This one chart...employment

Updated: Jul 5, 2020

Investors have been wondering whether we've seen anything like this before. You know, the stock market crash, and rapid stock market rebound, and the disconnect between the economy and the stock market. Sir John Templeton once said “the four most dangerous words in investing are: this time it’s different”. Yet we think he would agree with us because this time is different – well, maybe during our lifetime anyway.

In today's chart we look at the severity of the impact on employment due to the economic shutdown - specifically in the US. The chart below shows us employment in the US during and after each recession since 1953 - 67 years of data. Each line represents employment (or unemployment) during a recession and begins at 100 - the beginning of the recession, and it shows us how long it took for employment to reach its pre-recession level.
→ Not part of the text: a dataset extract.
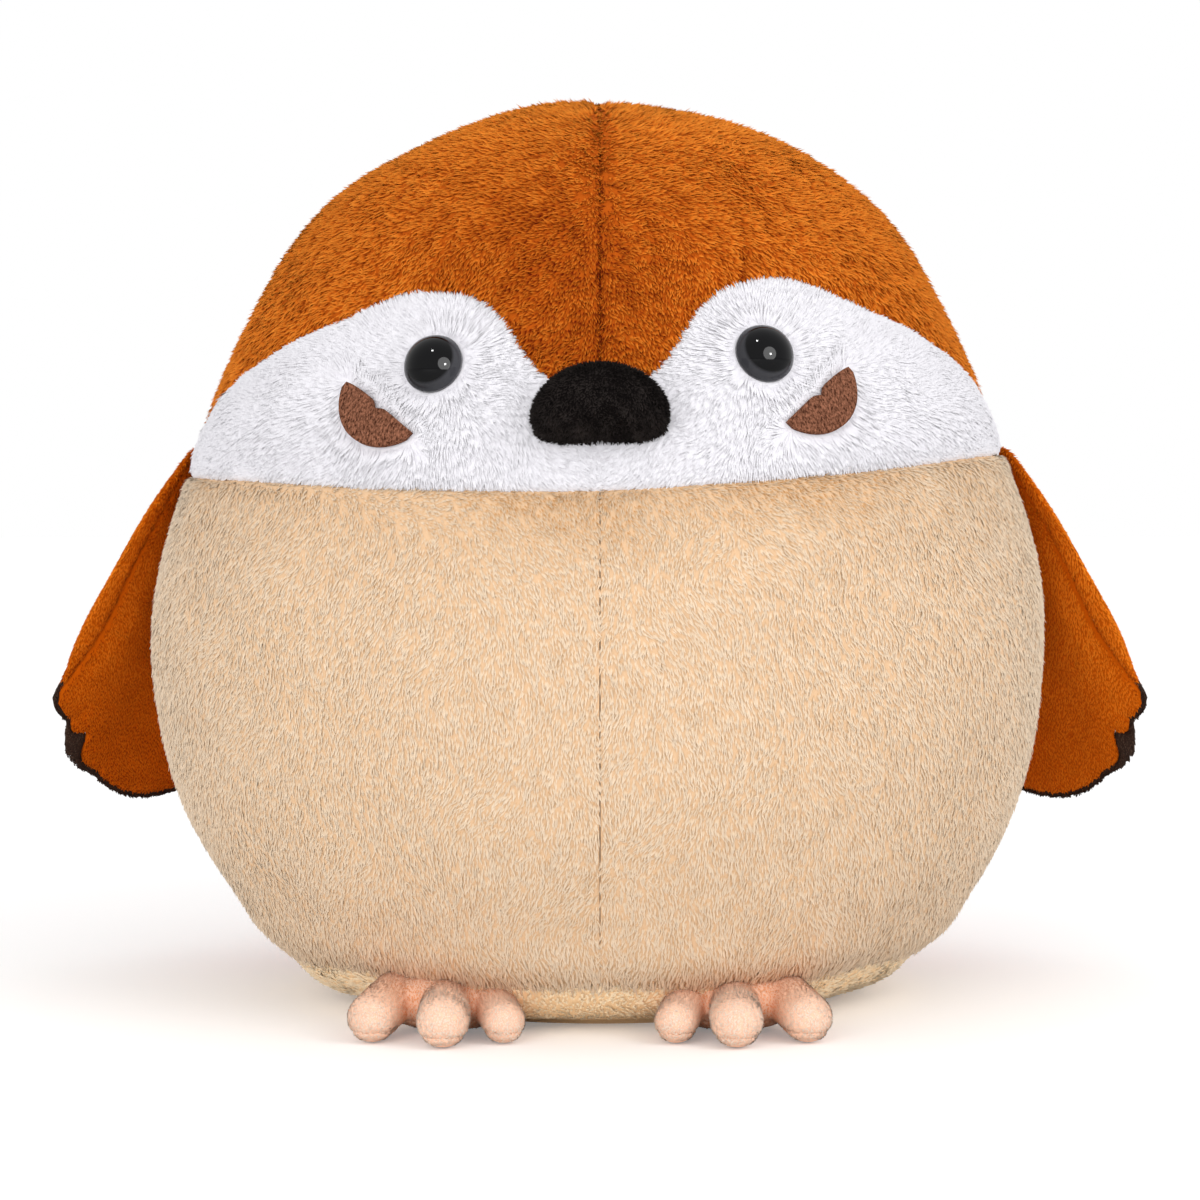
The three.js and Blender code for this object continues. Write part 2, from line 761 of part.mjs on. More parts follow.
function wingPieces(side) {
  const centre = new THREE.Vector2((wingFrontWidth - wingBackWidth) / 2, wingLength / 2);
  const flap = flapPieces(wingOutline(), centre, wingOuterBulge, wingInnerBulge, wingRimOverhang);
  const region = wingTipRegion();
  const aboveHem = moved(region, new THREE.Matrix4().makeTranslation(0, -seamGap, 0));
  const place = (solid) => seated(reshaped(solid, onWing), side);
  return {
    outer: place(flap.outer.subtract(aboveHem)),
    tip: place(flap.outer.intersect(region)),
    inner: place(flap.inner),
    filling: place(flap.filling),
  };
}

// Tail: a padded flap that stands out from the middle of the back

function tailPieces() {
  const root = tailRootWidth / 2;
  const tip = tailTipWidth / 2;
  const shape = new THREE.Shape();
  shape.moveTo(root, -tailSeat);
  shape.lineTo(-root, -tailSeat);
  const roundEnd = tailLength + tailCorner / 2;
  shape.quadraticCurveTo(-root, tailLength / 2, -tip, tailLength - tailCorner);
  shape.quadraticCurveTo(tailCorner / 2 - tip, roundEnd, 0, tailLength);
  shape.quadraticCurveTo(tip - tailCorner / 2, roundEnd, tip, tailLength - tailCorner);
  shape.quadraticCurveTo(root, tailLength / 2, root, -tailSeat);
  const centre = new THREE.Vector2(0, tailLength / 2);
  const flap = flapPieces(roundPoints(shape), centre, tailBulge, tailBulge, 0);
  const lift = radians(tailLift);
  const frame = new THREE.Matrix4().makeBasis(
    new THREE.Vector3(1, 0, 0),
    new THREE.Vector3(0, Math.cos(lift), Math.sin(lift)),
    new THREE.Vector3(0, -Math.sin(lift), Math.cos(lift)),
  ).setPosition(bodyPoint(180, latitudeAt(tailRootHeight)));
  const place = (solid) => seated(moved(solid, frame));
  return { top: place(flap.outer), under: place(flap.inner), filling: place(flap.filling) };
}

// The whole bird

const crown = (side) => bodyPanel(allAngles, side, crownLow, topOfHead, crownRows);
const belly = (side) => bodyPanel(frontAngles, side, baseLatitude, neckLatitude, trunkRows);
const back = (side) => bodyPanel(backAngles, side, baseLatitude, neckLatitude, trunkRows);

addPair('crown', onBothSides(crown), rustPlush);
addPair('face', onBothSides(facePanel), whiteFur);
addPair('belly', onBothSides(belly), beigePlush);
addPair('back', onBothSides(back), rustPlush);
addPiece('base_panel', basePanelSolid(), beigePlush);

addPiece('body_stuffing', stuffingSolid(), paddingFibre);

addPair('eye', onBothSides(eyeSolid), blackGlass);
addPair('eye_washer', onBothSides(eyeWasherSolid), milkyPlastic);
addPair('cheek', onBothSides(cheekSolid), brownFelt);

addPiece('beak_upper', onBeak(beakSkin.intersect(mouthSide(true))), blackPlush);
addPiece('beak_lower', onBeak(beakSkin.intersect(mouthSide(false))), blackPlush);
addPiece('beak_filling', onBeak(beakForm(beakClothThickness + fillingGap)), paddingFibre);

const wings = { left: wingPieces(1), right: wingPieces(-1) };
const wingCloths = { outer: rustPlush, inner: rustPlush, tip: darkBrownPlush, filling: paddingFibre };
Object.entries(wingCloths).forEach(([piece, material]) => {
  addPair('wing', { left: wings.left[piece], right: mirrored(wings.right[piece]) }, material, `_${piece}`);
});

for (const [side, name] of [[1, 'left'], [-1, 'right']]) {
  const foot = footPieces(side);
  addPiece(`foot_${name}_top`, foot.top, peachPlush);
  addPiece(`foot_${name}_sole`, foot.sole, peachPlush);
  addPiece(`foot_${name}_filling`, foot.filling, paddingFibre);
}

const tail = tailPieces();
addPiece('tail_top', tail.top, rustPlush);
addPiece('tail_under', tail.under, rustPlush);
addPiece('tail_filling', tail.filling, paddingFibre);

export default bird;
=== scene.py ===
# %% [markdown]
# # A round plush bird
#
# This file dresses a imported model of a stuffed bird. The model fixes every size and every place. What is
# made here is what the eye meets: pile fabric with its seams, felt, glossy eyes and stuffed toes.
#
# Lengths are written in millimetres, as a toy maker would, and turned into metres where a mesh is made.

import math
from contextlib import contextmanager

import bmesh
import bpy
import numpy as np
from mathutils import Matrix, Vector
from mathutils.bvhtree import BVHTree
from mathutils.kdtree import KDTree


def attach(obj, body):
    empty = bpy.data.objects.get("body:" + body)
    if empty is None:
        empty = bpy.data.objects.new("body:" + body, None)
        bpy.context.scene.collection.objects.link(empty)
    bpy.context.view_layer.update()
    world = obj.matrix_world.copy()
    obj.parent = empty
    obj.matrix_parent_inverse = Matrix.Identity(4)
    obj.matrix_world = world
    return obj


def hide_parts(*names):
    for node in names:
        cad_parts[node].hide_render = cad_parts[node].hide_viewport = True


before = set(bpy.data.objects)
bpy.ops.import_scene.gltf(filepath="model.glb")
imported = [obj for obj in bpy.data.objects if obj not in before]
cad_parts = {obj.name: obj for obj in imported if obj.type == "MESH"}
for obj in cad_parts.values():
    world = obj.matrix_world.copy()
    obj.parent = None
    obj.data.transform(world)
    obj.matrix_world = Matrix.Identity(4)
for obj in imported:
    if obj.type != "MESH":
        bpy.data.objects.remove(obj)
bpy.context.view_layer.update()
scene = bpy.context.scene
MM = 0.001
SIDES = (("left", 1), ("right", -1))
print("nodes in the frame:", len(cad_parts))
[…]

The chart shows us we have seen nothing like the situation we are facing today - you can see the sharp drop in employment in the red line on the far left. Prior to the current economic and employment crisis, the GFC (2007) saw a relatively smoother decline with a prolonged recovery. Most employment declines during recessions follow a similar path with a "U" or "V" (1980) shaped recovery. The decline we are facing today is crazy, however, we have seen historically, the sharper the decline, the quicker the recovery. We can already see what appears to look like a 'V' shaped recovery, however its early days. As governments around the world continue to prop up the very fragile economy, the coming months will be telling.

The evolving COVID-19 pandemic could easily push the global economy into better or worse trajectories with upside surprises and setbacks along the way. The key risk is reinfection and further deterioration in the economy. Investors must ensure their portfolios are designed with these risks in mind, at the same time ensure they're positioned for the inevitable economic recovery.